A Seahorse Year is, unabashedly, a novel about love. At its heart is Tamara’s expression of love as respect for another’s reality: “the idea that a person is that person, just that one, and no other, and who that person is should be honored... if you honor that person you sort of step aside to let him pass to wherever he’s going. You honor the motion.” When Christopher claims he can breathe underwater, Tamara knows that doesn’t mean he’s going to stick his head in the bath:
And maybe he can breathe in water, who’s to
say? She isn’t going to test him. That’s where
honor comes in: she honors his belief, the way
you have to honor the belief of people in Fiji
that the water spirits desire gifts, or whatever
it is they believe. You just have to toss the
flower into the water with an open hand.
But Christopher does step into the Pacific to breathe, and very nearly drowns.

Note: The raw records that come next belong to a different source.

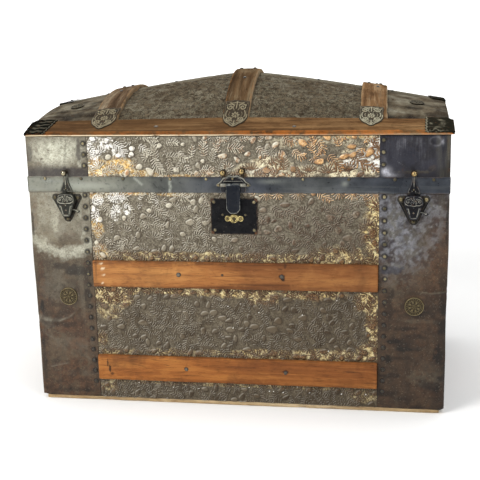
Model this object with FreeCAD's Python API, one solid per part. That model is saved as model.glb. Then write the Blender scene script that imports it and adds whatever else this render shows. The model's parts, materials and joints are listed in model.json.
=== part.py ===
import FreeCAD
import Part
import math
import os

from FreeCAD import Vector as V

os.makedirs("parts", exist_ok=True)

# ---------------------------------------------------------------------------
# Dome top (camelback) trunk. Millimetres, +X to the right, front faces -Y,
# +Z up, the floor is Z = 0 and the origin is under the middle of the whole.
# ---------------------------------------------------------------------------
body_w = 864.0            # over the sheet metal, left to right
body_d = 500.0            # over the sheet metal, front to back
bottom_t = 12.0           # pine bottom board
seam_z = 462.0            # where lid and base part
seam_gap = 0.5            # clear gap between lid and base
rim_h = 118.0             # straight front of the lid, seam to dome edge
crown_mid = 108.2         # rise of the dome above its edge, middle of the length
crown_end = 44.1          # the same at the two ends
peak_power = 1.19         # how the crown falls from the middle to the ends
peak_soft = 0.076         # rounding of the ridge in the middle
arch_power = 1.9          # how the dome rounds over from front to back
facet_d = 52.0            # depth of the flat facet under the edge slats
facet_mid = 24.0          # rise over that facet, middle of the length
facet_end = 17.0          # the same at the ends
board_t = 10.0            # base boards
lid_board_t = 8.0         # lid boards
sheet_t = 1.0             # plain corner sheets
tin_t = 0.6               # embossed sheets
front_proud = 18.0        # how far the ball bumpers stand in front of the sheet
back_proud = 10.5         # how far hinges and slats stand behind it

left_wrap = 131.5         # width of the plain sheet on the front, left side
right_wrap = 136.0        # and right side
band_h = 33.0             # black band round the lid's lower edge
band_t = 1.5

slat_t = 9.0              # wooden slats stand this far off the sheet
slat_hi = (260.2, 317.0)  # upper body slat, bottom and top
slat_lo = (52.1, 107.7)   # lower body slat
edge_slat_w = 53.0        # board along the dome's front and back edge
edge_slat_t = 8.0
bent_slat_w = 54.0        # bent slats over the dome
bent_slat_t = 11.5        # over most of their length
bent_end_t = 8.5          # eased down where the clamps hold their ends
bent_x = (-275.0, 3.0, 283.0)
crown_slat_w = 48.0
crown_slat_t = 3.0

lock_x = 4.0              # middle of the lock, hasp and escutcheon
lock_w, lock_h = 96.0, 74.0
lock_top = seam_z - 11.0
hasp_w = 28.0
hasp_axis_z = seam_z + 17.0
latch_x = (-349.0, 363.0)
medal = ((-359.5, seam_z - 226.0), (368.5, seam_z - 231.0))
medal_r = 19.5

handle_z = 388.0
handle_span = 176.0       # between the two caps
handle_h = 28.0
handle_t = 5.0
handle_bow = 11.0

hinge_x = (-240.0, 240.0)
hinge_w = 60.0
pin_r = 2.4
pin_gap = 0.06            # radial running clearance on every pivot

half_w = body_w / 2.0
YF = -(body_d + back_proud - front_proud) / 2.0   # front sheet surface
YB = YF + body_d                                  # back sheet surface
rim_z = seam_z + rim_h
top_base = seam_z - seam_gap / 2.0
bot_lid = seam_z + seam_gap / 2.0
hinge_y = YB + 6.0
hasp_axis_y = YF - 5.8


# ---------------------------------------------------------------------------
# Helpers
# ---------------------------------------------------------------------------
def box(x0, x1, y0, y1, z0, z1):
    return Part.makeBox(abs(x1 - x0), abs(y1 - y0), abs(z1 - z0),
                        V(min(x0, x1), min(y0, y1), min(z0, z1)))


def cyl(p, axis, r, h):
    return Part.makeCylinder(r, h, V(*p), V(*axis))


def save(name, *shapes):
    solids = []
    for s in shapes:
        if isinstance(s, (list, tuple)):
            for q in s:
                solids += q.Solids
        else:
            solids += s.Solids
    out = solids[0] if len(solids) == 1 else Part.makeCompound(solids)
    out.exportStep("parts/%s.step" % name)
    print("%-24s %3d solids  volume %.1f cm3  valid %s" % (
        name, len(solids), sum(q.Volume for q in solids) / 1000.0,
        all(q.isValid() for q in solids)))
    return out


def chamfer_box(x0, x1, y0, y1, z0, z1, c, keys="front"):
    """A board whose long outer arrises are eased by c."""
    b = box(x0, x1, y0, y1, z0, z1)
    es = []
    for e in b.Edges:
        m = e.CenterOfMass
        if keys == "front" and abs(m.y - y0) < 1e-6:
            es.append(e)
        if keys == "back" and abs(m.y - y1) < 1e-6:
            es.append(e)
        if keys == "left" and abs(m.x - x0) < 1e-6:
            es.append(e)
        if keys == "right" and abs(m.x - x1) < 1e-6:
            es.append(e)
    return b.makeChamfer(c, es)


def head(p, axis, r, h):
    """A nail or rivet head: a low dome on a flat underside at p, rising along axis."""
    R = (r * r + h * h) / (2.0 * h)
    a = Part.Arc(V(r, 0, 0), V(R * math.sin(math.asin(r / R) / 2.0), 0,
                               h - R + R * math.cos(math.asin(r / R) / 2.0)), V(0, 0, h)).toShape()
    base = Part.makeLine(V(0, 0, 0), V(r, 0, 0))
    mid = Part.makeLine(V(0, 0, h), V(0, 0, 0))
    f = Part.Face(Part.Wire([base, a, mid]))
    s = f.revolve(V(0, 0, 0), V(0, 0, 1), 360)
    rot = FreeCAD.Rotation(V(0, 0, 1), V(*axis))
    s.Placement = FreeCAD.Placement(V(*p), rot)
    return Part.Solid(s) if s.ShapeType != "Solid" else s


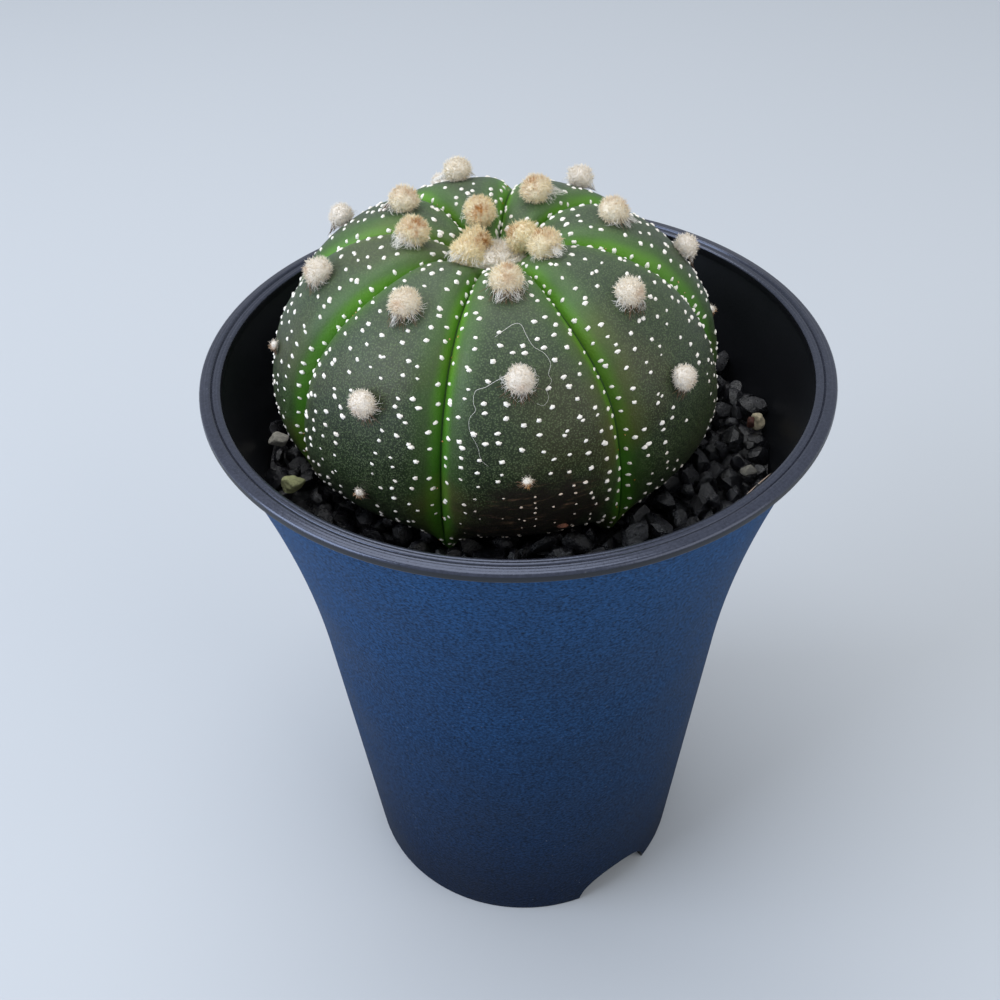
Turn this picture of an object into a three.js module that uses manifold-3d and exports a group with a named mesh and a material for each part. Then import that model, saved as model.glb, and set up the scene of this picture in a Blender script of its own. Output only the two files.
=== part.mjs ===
// A star cactus in a tall plastic pot, in millimetres, +Z up.
// The origin is the middle of the pot's foot, on the surface it stands on. The front is -Y.
import * as THREE from 'three';
import { mergeVertices } from 'three/addons/utils/BufferGeometryUtils.js';
import Module from 'manifold-3d';

// Pot
const POT_HEIGHT = 101;
const RIM_RADIUS = 45;
const FOOT_RADIUS = 27.64;
const WALL_TAPER = 0.0975; // outward run of the wall for each millimetre of height
const FLARE_START = 52; // height at which the straight wall starts to open like a bell
const FLARE_RUN = 6.8; // radius that the bell gains from there to the lip
const WALL = 1;
const POT_SIDES = 48;
const LIP_WIDTH = 3;
const LIP_DROP = 1.5; // height of the lip's rolled outer edge
const LIP_BEAD = 1.6; // width of the lip's outer bead, up to the fine groove
const LIP_GROOVE = 0.35; // width and depth of that groove
const FLOOR_HEIGHT = 8; // underside of the floor, above the foot
const FLOOR_THICKNESS = 1.4;
const FOOT_RING = 1.7;
const CORNER = 0.4;
const DRAIN_RADIUS = 5;
const NOTCH_RADIUS = 7.4; // arched drainage bites in the foot
const NOTCH_AZIMUTHS = [-54, 66, 186];

// Filling
const CLEARANCE = 0.3; // kept between pieces that touch
const SOIL_TOP = 81.5;
const GRIT_TOP = 85.7; // the level that the stones are bedded in
const SOIL_SIDES = 24;
const GRIT_SPACING = 6;
const GRIT_SCATTER = 1;
const GRIT_SIZES = [2.1, 3.3]; // half of a stone's shortest and longest side
const GRIT_RISE = [0.1, 0.9]; // of a stone's middle above GRIT_TOP
const GRIT_HOLE = 27; // stones nearer to the plant's axis than this would be under it
const PALE_STONE_HEIGHT = 2.1; // of a pale stone's middle above GRIT_TOP
const PALE_STONES = [
  { name: 'pale_stone_left_back', at: [-35.6, -2], half: [1.9, 1.6, 1.3], colour: '#cfcbbd' },
  { name: 'pale_stone_left_front', at: [-32.4, -12.4], half: [2, 1.7, 1.6], colour: '#cfd39a' },
  { name: 'pale_stone_right', at: [35.9, 0.6], half: [1.3, 1.3, 1.6], colour: '#e4d6b4' },
];

// Cactus. Both outlines are [radius, height above PLANT_BASE], from the crown down to the neck.
const PLANT_BASE = 87.4;
const PLANT_FOOT = new THREE.Vector2(-2.8, 3.2); // axis at PLANT_BASE
const PLANT_CROWN = new THREE.Vector2(-2.8, -2.8); // axis at the crown: the plant leans to the front
const CROWN_HEIGHT = 33;
const RIDGE_OUTLINE = [
  [0, 29.8], [3, 30.6], [6.5, 33.2], [11.5, 34.9], [18, 33.6], [24.3, 29.4], [29.3, 22.4],
  [31.9, 13.6], [31.7, 7], [29.5, 2.8], [25, -0.4], [18, -3], [12, -5], [7, -7.4],
];
const GROOVE_OUTLINE = [
  [0, 29.8], [2.8, 29.7], [5.8, 30.5], [10.4, 32.3], [16.9, 31.5], [22.6, 27.6], [26.9, 21],
  [29.2, 13], [29.9, 5.6], [29.2, -0.4], [25.6, -3.4], [18, -4.6], [12, -5.8], [7, -7.4],
];
const GROOVE_AZIMUTHS = [-104, -57, -5, 36, 82, 128, 171, 209]; // degrees, where each rib starts
const GROOVE_SWAY = [0, -4.5, -4, 5, 0, 0, 0, 5.5]; // degrees that each groove turns aside near the crown
const SWAY_FADE = [0.28, 0.48]; // share of the way from crown to neck over which the sway dies out
const RIDGE_AZIMUTHS = [-83, -38, 12, 56, 107, 151, 192, 237];
const RIBS = RIDGE_AZIMUTHS.length;
const RIB_ROUNDING = 3.6; // 2 is a round rib, more is a flatter face with steeper flanks
const RIB_STATIONS = [-0.5, -0.46, -0.38, -0.26, -0.13, 0, 0.13, 0.26, 0.38, 0.46];
const SKIN_ROWS = 25;
const CROWN_ROWS = 9; // rows of skin round the crown
const ROOT_OUTLINE = [[5, -11], [2.6, -21]];
const ROOT_TIP = -31;
const ENVELOPE_SIDES = 30; // of the round hollow that the plant sits in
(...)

A Seahorse Year is a wise and intricate account of a group of people negotiating the heartache they cause each other. They must each learn what fifteen-year-old Tamara already knows: that the key to the dance is respecting the path of the other dancers, letting the other dancers pass. The story suggests that Tamara and Christopher must learn, too, the limits that life places on that kind of love. Amidst all the adults’ convolutions and compromises, it is Tamara’s voice that rings clear and true. The strength of her faith leads the reader to suspect that, whatever poetic injustices may be wreaked by plot, she is right: Love must always believe in Fiji and breathing underwater, or flounder in a sea of grown-up stuff.